### MATERIAL SHOWN
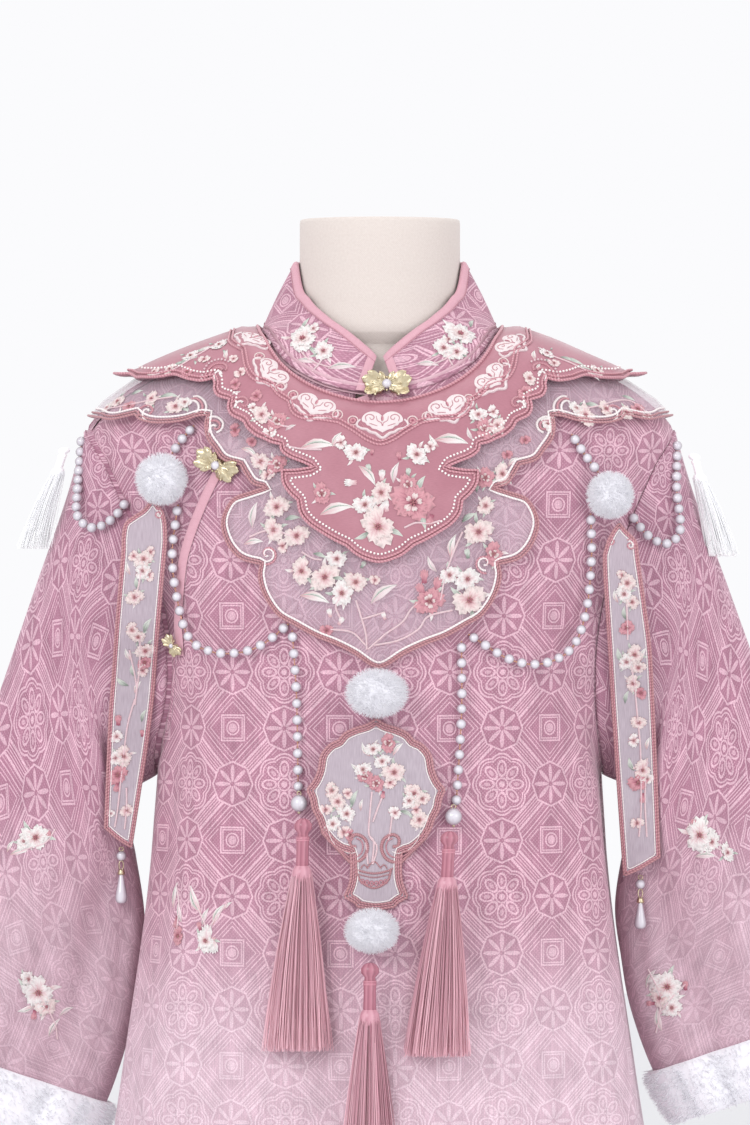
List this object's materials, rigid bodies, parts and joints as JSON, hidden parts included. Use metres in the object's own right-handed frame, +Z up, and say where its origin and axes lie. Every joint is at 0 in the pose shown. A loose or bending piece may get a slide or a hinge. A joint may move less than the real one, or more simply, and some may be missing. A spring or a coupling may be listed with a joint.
{
  "type": "hanfu robe on a dress form",
  "caption": "Wide-sleeved hanfu robe with stand collar, slanted placket, layered cloud collar with pearl strings, tassels and pompoms, hollow on a limbless dress form.",
  "frame": {"origin": "centre of the underside of the dress form's foot, on the floor", "axes": "-Y is the robe's front, +X the viewer's right, +Z up along the form's pole"},
  "size_m": [0.7029, 0.38, 1.45],
  "materials": {
    "binding_pink": "plain satin bias strip",
    "foot_white": "satin white paint",
    "fur_white": "white fur",
    "gold": "polished gold plate",
    "linen": "plain-woven linen cover",
    "organza_lilac": "sheer organza with corded edge",
    "pearl": "pearl lustre",
    "robe_pink": "printed jacquard-like polyester satin",
    "satin_rose": "dull satin with corded edge",
    "silk_pink": "lustrous silk thread",
    "silk_white": "lustrous silk thread"
  },
  "bodies": {
    "root": {"back": "robe_pink", "clasp_collar": "gold", "clasp_placket": "gold", "clasp_side": "gold", "cloud_lower": "organza_lilac", "cloud_upper": "satin_rose", "collar": "robe_pink", "collar_binding": "binding_pink", "cuff_left": "fur_white", "cuff_right": "fur_white", "drop_left": "pearl", "drop_right": "pearl", "form_base": "foot_white", "form_body": "linen", "form_pole": "foot_white", "front_over": "robe_pink", "front_under": "robe_pink", "pearl_big_left": "pearl", "pearl_big_right": "pearl", "pendant": "organza_lilac", "placket_binding": "binding_pink", "pompom_centre": "fur_white", "pompom_left": "fur_white", "pompom_low": "fur_white", "pompom_right": "fur_white", "ribbon_left": "organza_lilac", "ribbon_right": "organza_lilac", "sleeve_left": "robe_pink", "sleeve_right": "robe_pink", "string_left": "pearl", "string_right": "pearl", "swag_left": "pearl", "swag_right": "pearl", "swag_shoulder_left": "pearl", "swag_shoulder_right": "pearl", "swag_upper_left": "pearl", "swag_upper_right": "pearl", "tassel_centre": "silk_pink", "tassel_left": "silk_pink", "tassel_right": "silk_pink", "tassel_shoulder_left": "silk_white", "tassel_shoulder_right": "silk_white"}
  },
  "joints": []
}
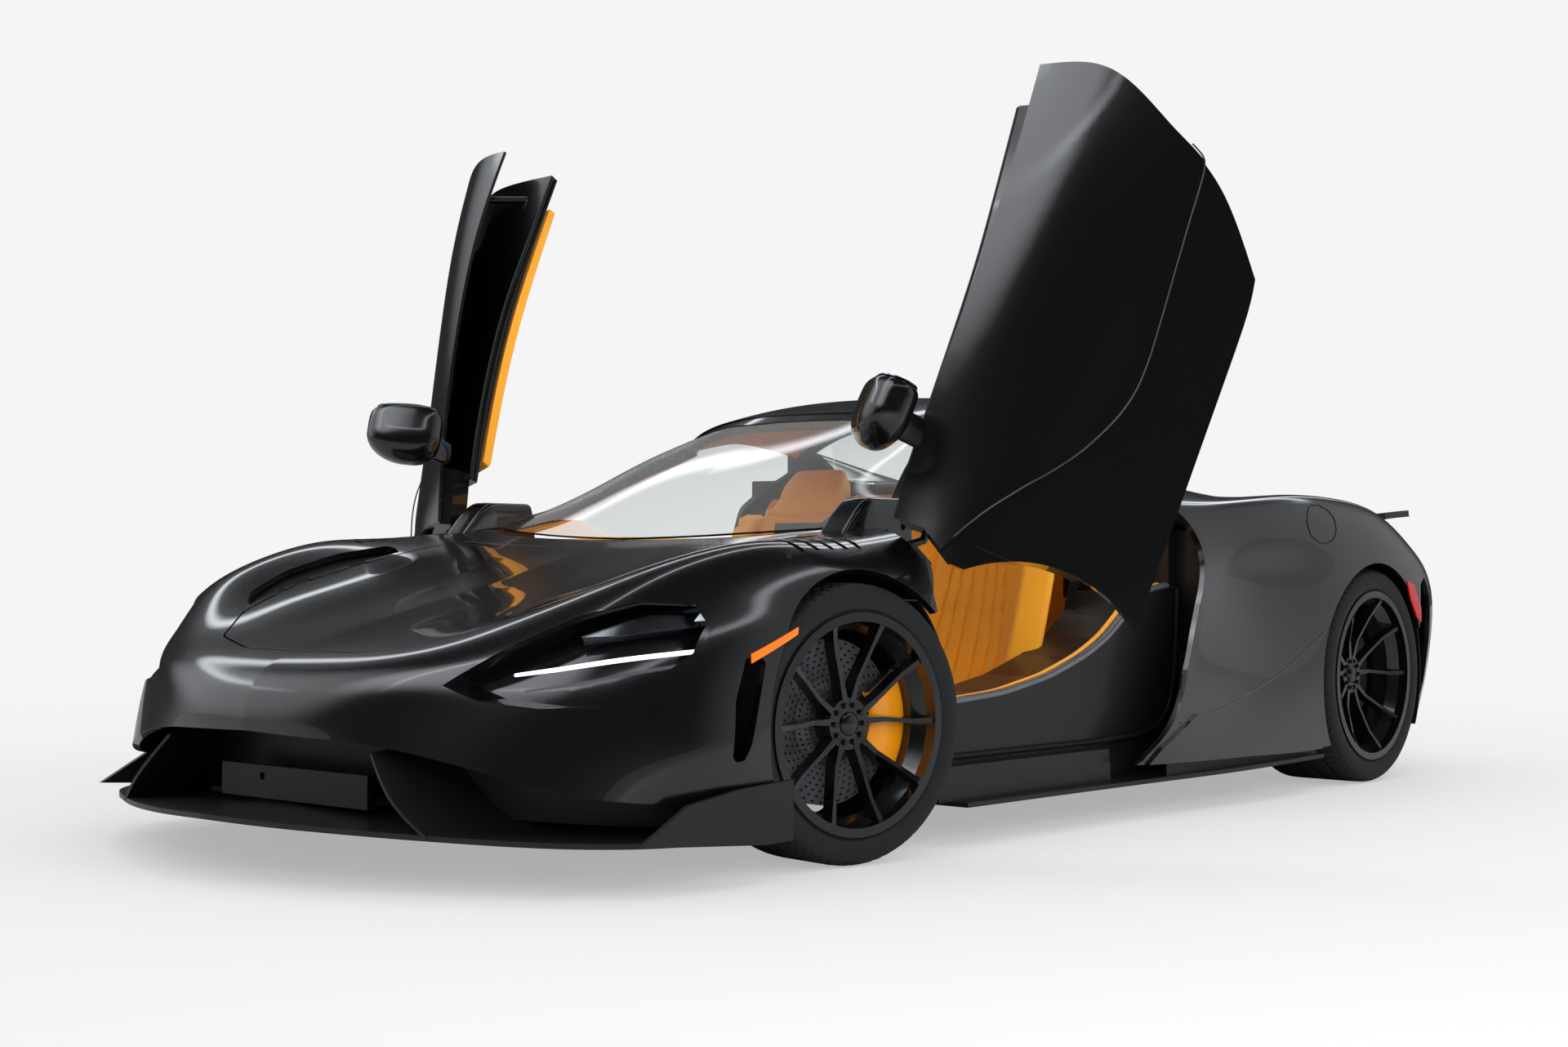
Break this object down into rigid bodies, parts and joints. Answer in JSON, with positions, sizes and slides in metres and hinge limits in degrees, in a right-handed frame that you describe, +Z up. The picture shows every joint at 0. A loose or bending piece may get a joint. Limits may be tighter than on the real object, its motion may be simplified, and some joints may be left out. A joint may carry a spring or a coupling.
{
  "type": "sports car",
  "caption": "Low two-seat mid-engined supercar with upward-swinging doors, a front luggage lid, steered front wheels and ten-spoke rims.",
  "frame": {"origin": "on the ground, midway between the body's ends and sides", "axes": "+X is the car's left, -Y its front, +Z up"},
  "size_m": [2.8884, 4.5845, 1.9643],
  "materials": {
    "painted": "black gloss paint",
    "carbon": "lacquered carbon fibre",
    "plastic": "moulded black plastic",
    "glass": "clear glazing",
    "lens": "dark lamp moulding",
    "alloy": "black cast alloy",
    "casting": "cast alloy",
    "disc": "drilled brake disc",
    "rubber": "road tyre rubber",
    "hide": "yellow-orange hide",
    "engine": "engine castings",
    "pipe": "exhaust tube"
  },
  "bodies": {
    "chassis": {"arch_liners": "plastic", "console": "plastic", "cowl": "carbon", "dashboard": "plastic", "diffuser": "carbon", "engine": "engine", "exhausts": "pipe", "front_clam": "painted", "front_frame": "casting", "front_grille": "plastic", "front_wishbones": "casting", "headlamp_units": "lens", "headlamps": "lens", "luggage_well": "plastic", "plate_plinth": "plastic", "quarter_panels": "painted", "rear_deck": "painted", "rear_fascia": "painted", "rear_frame": "casting", "rear_hoop": "painted", "rear_screen": "glass", "rear_tray": "plastic", "rear_uprights": "casting", "rear_wing": "carbon", "rear_wishbones": "casting", "roof_panel": "painted", "screen_frame": "painted", "seat_left": "hide", "seat_right": "hide", "side_markers": "lens", "side_skirts": "carbon", "splitter": "carbon", "tail_lamps": "lens", "tub": "carbon", "windscreen": "glass"},
    "door_left": {"door_left_shell": "painted", "door_left_trim": "hide", "mirror_left": "painted"},
    "door_right": {"door_right_shell": "painted", "door_right_trim": "hide", "mirror_right": "painted"},
    "hood": {"hood_lid": "painted"},
    "steering_wheel": {"steering_wheel": "plastic"},
    "knuckle_left": {"knuckle_front_left": "casting"},
    "knuckle_right": {"knuckle_front_right": "casting"},
    "wheel_front_left": {"disc_front_left": "disc", "rim_front_left": "alloy", "tyre_front_left": "rubber"},
    "wheel_front_right": {"disc_front_right": "disc", "rim_front_right": "alloy", "tyre_front_right": "rubber"},
    "wheel_rear_left": {"disc_rear_left": "disc", "rim_rear_left": "alloy", "tyre_rear_left": "rubber"},
    "wheel_rear_right": {"disc_rear_right": "disc", "rim_rear_right": "alloy", "tyre_rear_right": "rubber"}
  },
  "joints": [
    {"name": "door_left_swing", "type": "hinge", "parent": "chassis", "child": "door_left", "pos_m": [0.676, -0.811, 0.8], "axis": [-0.822, 0.358, 0.443], "range_deg": [0, 75.8]},
    {"name": "door_right_swing", "type": "hinge", "parent": "chassis", "child": "door_right", "pos_m": [-0.676, -0.811, 0.8], "axis": [-0.822, -0.358, -0.443], "range_deg": [0, 75.8]},
    {"name": "hood_lift", "type": "hinge", "parent": "chassis", "child": "hood", "pos_m": [0, -1.052, 0.748], "axis": [-1, 0, 0], "range_deg": [0, 60]},
    {"name": "steer_left", "type": "hinge", "parent": "chassis", "child": "knuckle_left", "pos_m": [0.775, -1.141, 0.327], "axis": [0, 0, 1], "range_deg": [-22, 41.8]},
    {"name": "steer_right", "type": "hinge", "parent": "chassis", "child": "knuckle_right", "pos_m": [-0.775, -1.141, 0.327], "axis": [0, 0, 1], "range_deg": [-22, 41.8]},
    {"name": "steering_wheel_turn", "type": "hinge", "parent": "chassis", "child": "steering_wheel", "pos_m": [0.355, -0.385, 0.665], "axis": [0, 0.9207, 0.3903], "range_deg": [-600, 600]},
    {"name": "wheel_front_left_spin", "type": "hinge", "parent": "knuckle_left", "child": "wheel_front_left", "pos_m": [0.82721, -1.15011, 0.327], "axis": [0.9851, -0.1719, 0], "continuous": true},
    {"name": "wheel_front_right_spin", "type": "hinge", "parent": "knuckle_right", "child": "wheel_front_right", "pos_m": [-0.82721, -1.13189, 0.327], "axis": [0.9851, -0.1719, 0], "continuous": true},
    {"name": "wheel_rear_left_spin", "type": "hinge", "parent": "chassis", "child": "wheel_rear_left", "pos_m": [0.802, 1.529, 0.3455], "axis": [1, 0, 0], "continuous": true},
    {"name": "wheel_rear_right_spin", "type": "hinge", "parent": "chassis", "child": "wheel_rear_right", "pos_m": [-0.802, 1.529, 0.3455], "axis": [1, 0, 0], "continuous": true}
  ],
  "couplings": [
    {"joint": "steer_right", "follows": "steer_left", "ratio": 1},
    {"joint": "steering_wheel_turn", "follows": "steer_left", "ratio": 14}
  ]
}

### BRIEF
Return all of the above records exactly, leaving no line out.

### RESPONSE TO THIS EXERCISE
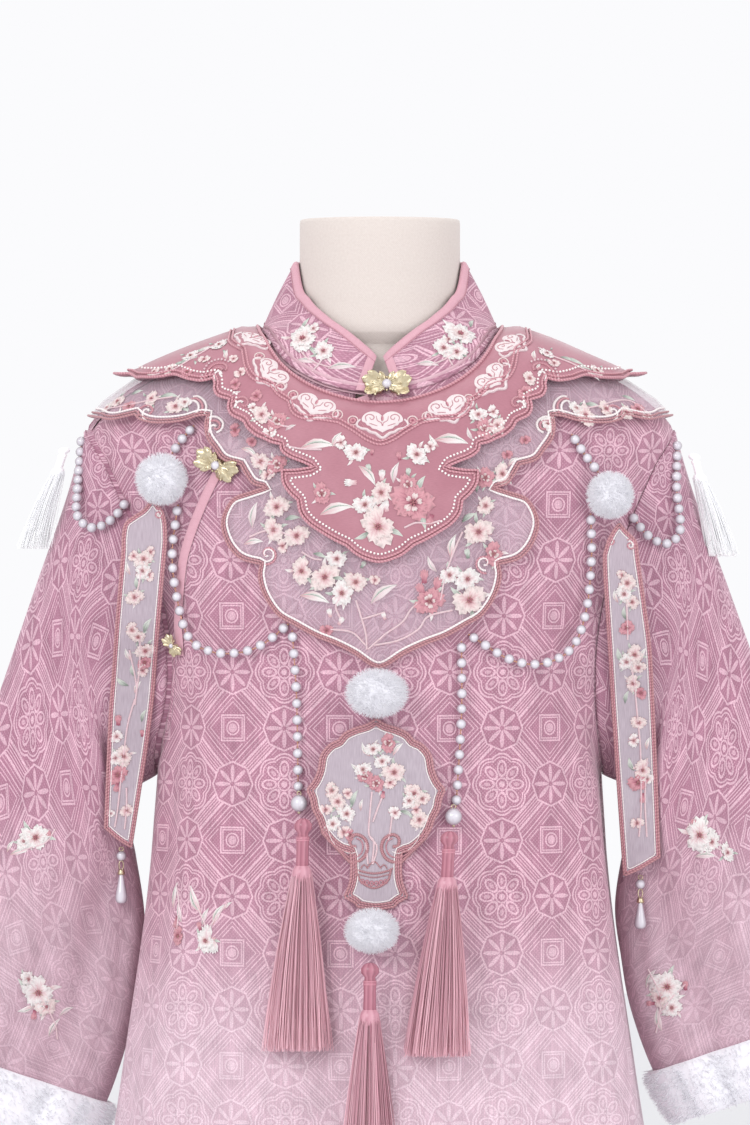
List this object's materials, rigid bodies, parts and joints as JSON, hidden parts included. Use metres in the object's own right-handed frame, +Z up, and say where its origin and axes lie. Every joint is at 0 in the pose shown. A loose or bending piece may get a slide or a hinge. A joint may move less than the real one, or more simply, and some may be missing. A spring or a coupling may be listed with a joint.
{
  "type": "hanfu robe on a dress form",
  "caption": "Wide-sleeved hanfu robe with stand collar, slanted placket, layered cloud collar with pearl strings, tassels and pompoms, hollow on a limbless dress form.",
  "frame": {"origin": "centre of the underside of the dress form's foot, on the floor", "axes": "-Y is the robe's front, +X the viewer's right, +Z up along the form's pole"},
  "size_m": [0.7029, 0.38, 1.45],
  "materials": {
    "binding_pink": "plain satin bias strip",
    "foot_white": "satin white paint",
    "fur_white": "white fur",
    "gold": "polished gold plate",
    "linen": "plain-woven linen cover",
    "organza_lilac": "sheer organza with corded edge",
    "pearl": "pearl lustre",
    "robe_pink": "printed jacquard-like polyester satin",
    "satin_rose": "dull satin with corded edge",
    "silk_pink": "lustrous silk thread",
    "silk_white": "lustrous silk thread"
  },
  "bodies": {
    "root": {"back": "robe_pink", "clasp_collar": "gold", "clasp_placket": "gold", "clasp_side": "gold", "cloud_lower": "organza_lilac", "cloud_upper": "satin_rose", "collar": "robe_pink", "collar_binding": "binding_pink", "cuff_left": "fur_white", "cuff_right": "fur_white", "drop_left": "pearl", "drop_right": "pearl", "form_base": "foot_white", "form_body": "linen", "form_pole": "foot_white", "front_over": "robe_pink", "front_under": "robe_pink", "pearl_big_left": "pearl", "pearl_big_right": "pearl", "pendant": "organza_lilac", "placket_binding": "binding_pink", "pompom_centre": "fur_white", "pompom_left": "fur_white", "pompom_low": "fur_white", "pompom_right": "fur_white", "ribbon_left": "organza_lilac", "ribbon_right": "organza_lilac", "sleeve_left": "robe_pink", "sleeve_right": "robe_pink", "string_left": "pearl", "string_right": "pearl", "swag_left": "pearl", "swag_right": "pearl", "swag_shoulder_left": "pearl", "swag_shoulder_right": "pearl", "swag_upper_left": "pearl", "swag_upper_right": "pearl", "tassel_centre": "silk_pink", "tassel_left": "silk_pink", "tassel_right": "silk_pink", "tassel_shoulder_left": "silk_white", "tassel_shoulder_right": "silk_white"}
  },
  "joints": []
}
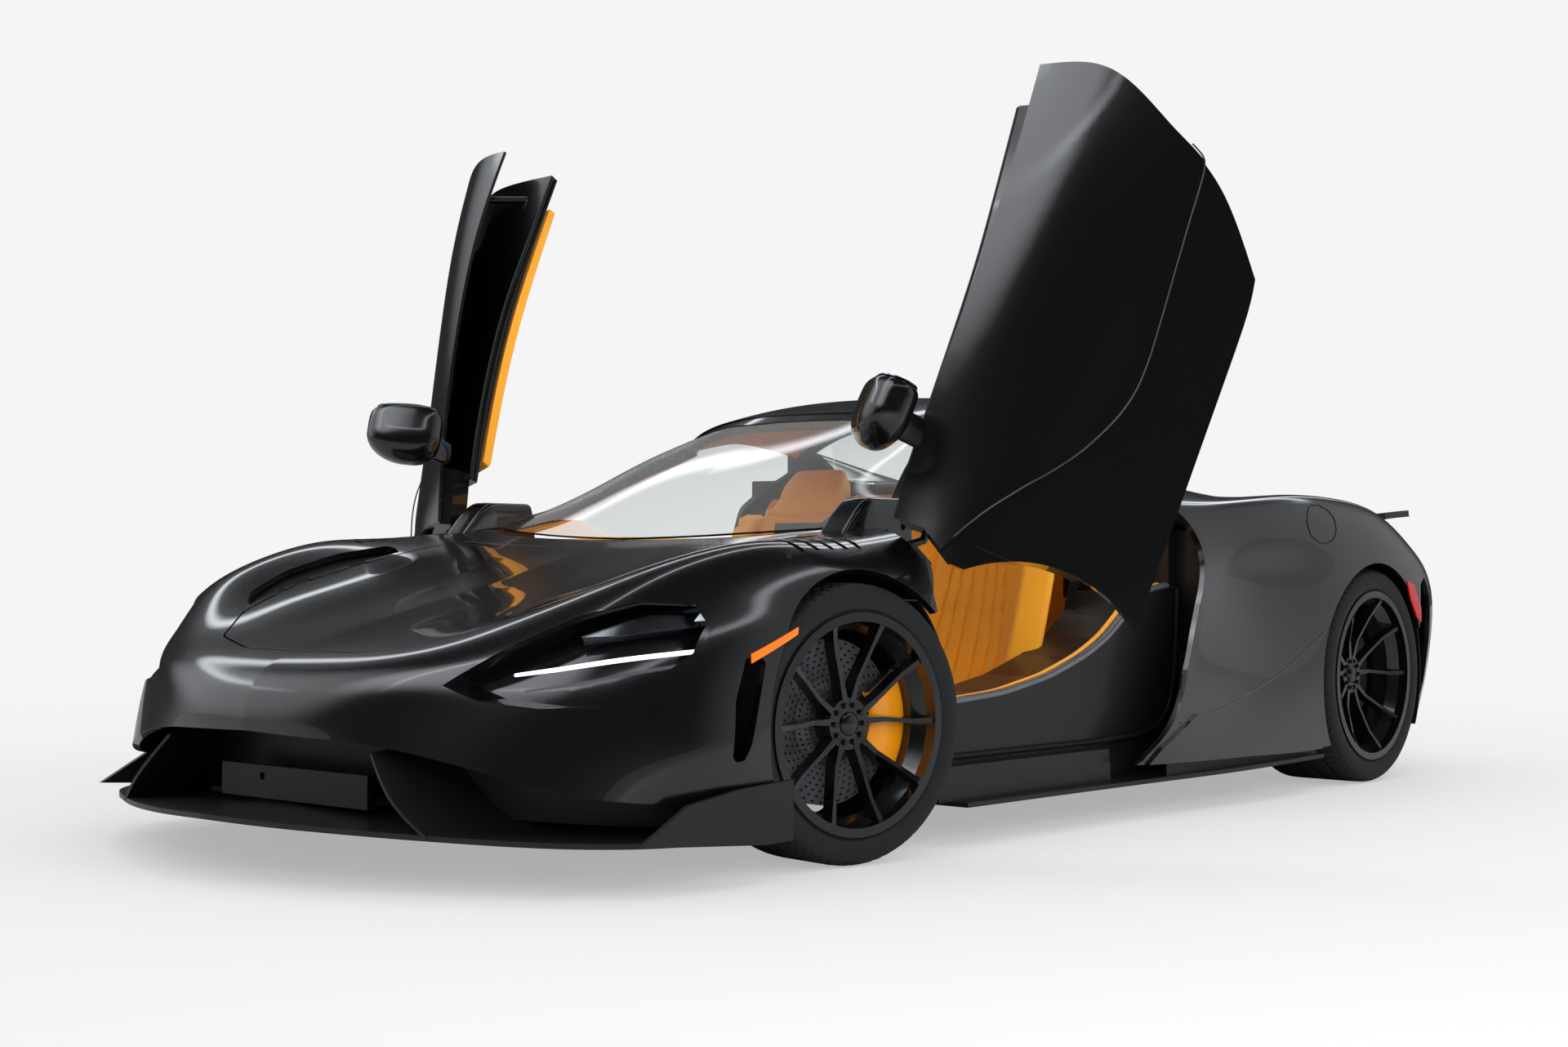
Break this object down into rigid bodies, parts and joints. Answer in JSON, with positions, sizes and slides in metres and hinge limits in degrees, in a right-handed frame that you describe, +Z up. The picture shows every joint at 0. A loose or bending piece may get a joint. Limits may be tighter than on the real object, its motion may be simplified, and some joints may be left out. A joint may carry a spring or a coupling.
{
  "type": "sports car",
  "caption": "Low two-seat mid-engined supercar with upward-swinging doors, a front luggage lid, steered front wheels and ten-spoke rims.",
  "frame": {"origin": "on the ground, midway between the body's ends and sides", "axes": "+X is the car's left, -Y its front, +Z up"},
  "size_m": [2.8884, 4.5845, 1.9643],
  "materials": {
    "painted": "black gloss paint",
    "carbon": "lacquered carbon fibre",
    "plastic": "moulded black plastic",
    "glass": "clear glazing",
    "lens": "dark lamp moulding",
    "alloy": "black cast alloy",
    "casting": "cast alloy",
    "disc": "drilled brake disc",
    "rubber": "road tyre rubber",
    "hide": "yellow-orange hide",
    "engine": "engine castings",
    "pipe": "exhaust tube"
  },
  "bodies": {
    "chassis": {"arch_liners": "plastic", "console": "plastic", "cowl": "carbon", "dashboard": "plastic", "diffuser": "carbon", "engine": "engine", "exhausts": "pipe", "front_clam": "painted", "front_frame": "casting", "front_grille": "plastic", "front_wishbones": "casting", "headlamp_units": "lens", "headlamps": "lens", "luggage_well": "plastic", "plate_plinth": "plastic", "quarter_panels": "painted", "rear_deck": "painted", "rear_fascia": "painted", "rear_frame": "casting", "rear_hoop": "painted", "rear_screen": "glass", "rear_tray": "plastic", "rear_uprights": "casting", "rear_wing": "carbon", "rear_wishbones": "casting", "roof_panel": "painted", "screen_frame": "painted", "seat_left": "hide", "seat_right": "hide", "side_markers": "lens", "side_skirts": "carbon", "splitter": "carbon", "tail_lamps": "lens", "tub": "carbon", "windscreen": "glass"},
    "door_left": {"door_left_shell": "painted", "door_left_trim": "hide", "mirror_left": "painted"},
    "door_right": {"door_right_shell": "painted", "door_right_trim": "hide", "mirror_right": "painted"},
    "hood": {"hood_lid": "painted"},
    "steering_wheel": {"steering_wheel": "plastic"},
    "knuckle_left": {"knuckle_front_left": "casting"},
    "knuckle_right": {"knuckle_front_right": "casting"},
    "wheel_front_left": {"disc_front_left": "disc", "rim_front_left": "alloy", "tyre_front_left": "rubber"},
    "wheel_front_right": {"disc_front_right": "disc", "rim_front_right": "alloy", "tyre_front_right": "rubber"},
    "wheel_rear_left": {"disc_rear_left": "disc", "rim_rear_left": "alloy", "tyre_rear_left": "rubber"},
    "wheel_rear_right": {"disc_rear_right": "disc", "rim_rear_right": "alloy", "tyre_rear_right": "rubber"}
  },
  "joints": [
    {"name": "door_left_swing", "type": "hinge", "parent": "chassis", "child": "door_left", "pos_m": [0.676, -0.811, 0.8], "axis": [-0.822, 0.358, 0.443], "range_deg": [0, 75.8]},
    {"name": "door_right_swing", "type": "hinge", "parent": "chassis", "child": "door_right", "pos_m": [-0.676, -0.811, 0.8], "axis": [-0.822, -0.358, -0.443], "range_deg": [0, 75.8]},
    {"name": "hood_lift", "type": "hinge", "parent": "chassis", "child": "hood", "pos_m": [0, -1.052, 0.748], "axis": [-1, 0, 0], "range_deg": [0, 60]},
    {"name": "steer_left", "type": "hinge", "parent": "chassis", "child": "knuckle_left", "pos_m": [0.775, -1.141, 0.327], "axis": [0, 0, 1], "range_deg": [-22, 41.8]},
    {"name": "steer_right", "type": "hinge", "parent": "chassis", "child": "knuckle_right", "pos_m": [-0.775, -1.141, 0.327], "axis": [0, 0, 1], "range_deg": [-22, 41.8]},
    {"name": "steering_wheel_turn", "type": "hinge", "parent": "chassis", "child": "steering_wheel", "pos_m": [0.355, -0.385, 0.665], "axis": [0, 0.9207, 0.3903], "range_deg": [-600, 600]},
    {"name": "wheel_front_left_spin", "type": "hinge", "parent": "knuckle_left", "child": "wheel_front_left", "pos_m": [0.82721, -1.15011, 0.327], "axis": [0.9851, -0.1719, 0], "continuous": true},
    {"name": "wheel_front_right_spin", "type": "hinge", "parent": "knuckle_right", "child": "wheel_front_right", "pos_m": [-0.82721, -1.13189, 0.327], "axis": [0.9851, -0.1719, 0], "continuous": true},
    {"name": "wheel_rear_left_spin", "type": "hinge", "parent": "chassis", "child": "wheel_rear_left", "pos_m": [0.802, 1.529, 0.3455], "axis": [1, 0, 0], "continuous": true},
    {"name": "wheel_rear_right_spin", "type": "hinge", "parent": "chassis", "child": "wheel_rear_right", "pos_m": [-0.802, 1.529, 0.3455], "axis": [1, 0, 0], "continuous": true}
  ],
  "couplings": [
    {"joint": "steer_right", "follows": "steer_left", "ratio": 1},
    {"joint": "steering_wheel_turn", "follows": "steer_left", "ratio": 14}
  ]
}